Neha: So, NBA (National Biodiversity Authority) sometimes called us. “There is too many killing of snakes. Can you do something?” Then we called all the villagers and we said…Just, like, about snakes. “What do you think about snakes? What are your superstitions? Why do you kill [them]? What do you see when you see a snake coming?” Over that discussion, over some wonderful stories, very funny stories over the sessions, and after, they understand. There is nothing – we are just on two legs and they are crawling. We can respect those species, we can coexist. Maybe sometimes change takes a year or 2 years or 5 years. Sometimes it happens in a 5-hour session or 2-hour session. But after 2 years, they tell us, “Okay, now we have stopped killing snakes and we are protecting these snakes now.” And at least when they see the snake, they walk back and stop and wait, and let the snake pass. From conflict to coexistence, from degradation to restoration. The changes - it inspires people so, it inspires us also.

Maoya: I wanted to end on something inspiring about this conversation for you, for your work in the future or something inspiring about your work from the past that you feel is underappreciated and you want to underline.

Pramit: These flux measurements not only bring the skills together, it also brings the communities together to coexist from conflict.

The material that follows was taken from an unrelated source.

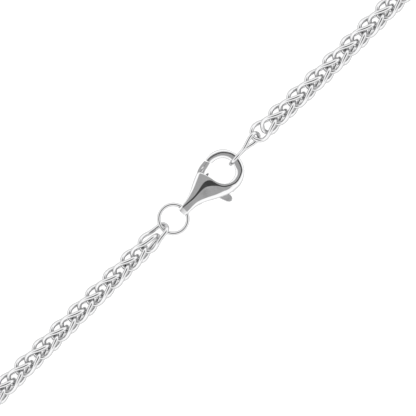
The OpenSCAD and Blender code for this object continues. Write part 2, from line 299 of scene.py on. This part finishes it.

Neha: Each of us can do something which can lead towards the healing of earth for restoration in whatever way you can. It's a very small thing and sometimes you think it doesn’t make a difference, but it does. Maybe you stop using plastic. Maybe you start supporting an organization which is working towards that. You start talking about this, you raise voice when something is being done which is wrong. One organization or some people are not enough to do this restoration or healing of earth. Each of us should start doing something.